Difícil tentar desvendar Clarice e suas personagens. As mulheres de suas histórias se misturam a autora e a você, leitor, que sempre vai pensar que está lendo uma autobiografia – de Clarice e, porque não, sua. E então você lê e relê páginas e páginas absorto, condenando-se por se identificar com tamanha inquietação. Fascinante essa capacidade de Clarice, em nos fazer pulsar, em nos fazer estremecer e, principalmente, nos questionar. Em “O Lustre” ela dá os primeiros passos para o que viria a fazer ao longo de toda sua obra. E o fez com muita maestria.
quarta-feira, 19 de janeiro de 2011
Ausência do rouxinol
Os pássaros somem do céu conforme nos distanciamos da infância. Quando se é criança o céu parece ser muito mais movimentado por pios capazes de fazer despertar – alguns rouxinóis até morrem por amor, dizem.
A garoa veio furtiva, mas deixou no ar aquele cheiro gostoso de terra amançada pela chuva. Dia desses me deparei com alguém que não tem olfato. O que é pior, ser Grenouille ou não sentir odor algum? É certo que memória olfativa é inferior à visual, mas cheiro emite vibração, sensualidade, marca momentos e sentimentos que fazem o coração pulsar forte. Mas tem gente que evita. O que faz alguém evitar essas sensações? É a insistência em pensar.

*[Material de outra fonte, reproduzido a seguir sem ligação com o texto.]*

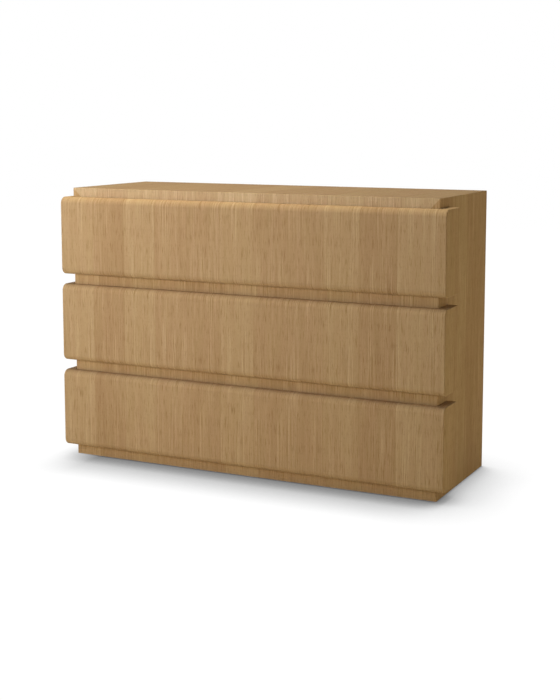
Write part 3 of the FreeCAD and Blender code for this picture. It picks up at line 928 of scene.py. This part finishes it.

Fugi delas como quem evita a consciência e suas verdades. Durante meses passei por inspirações nulas, indignas de uma frase no papel; sempre em branco, feito poeira de frustração que invade os olhos. Roberto jamais entenderia isso. Para ele basta que meu vestido esteja bom e o batom em boa tonalidade. Ainda aqui, nesse banco úmido, espero pelo homem que escolhi; encaro o silêncio dos pensamentos como a melhor rota de fuga.
Pelo céu, um pássaro voava maciamente. Mas Alicia não o viu.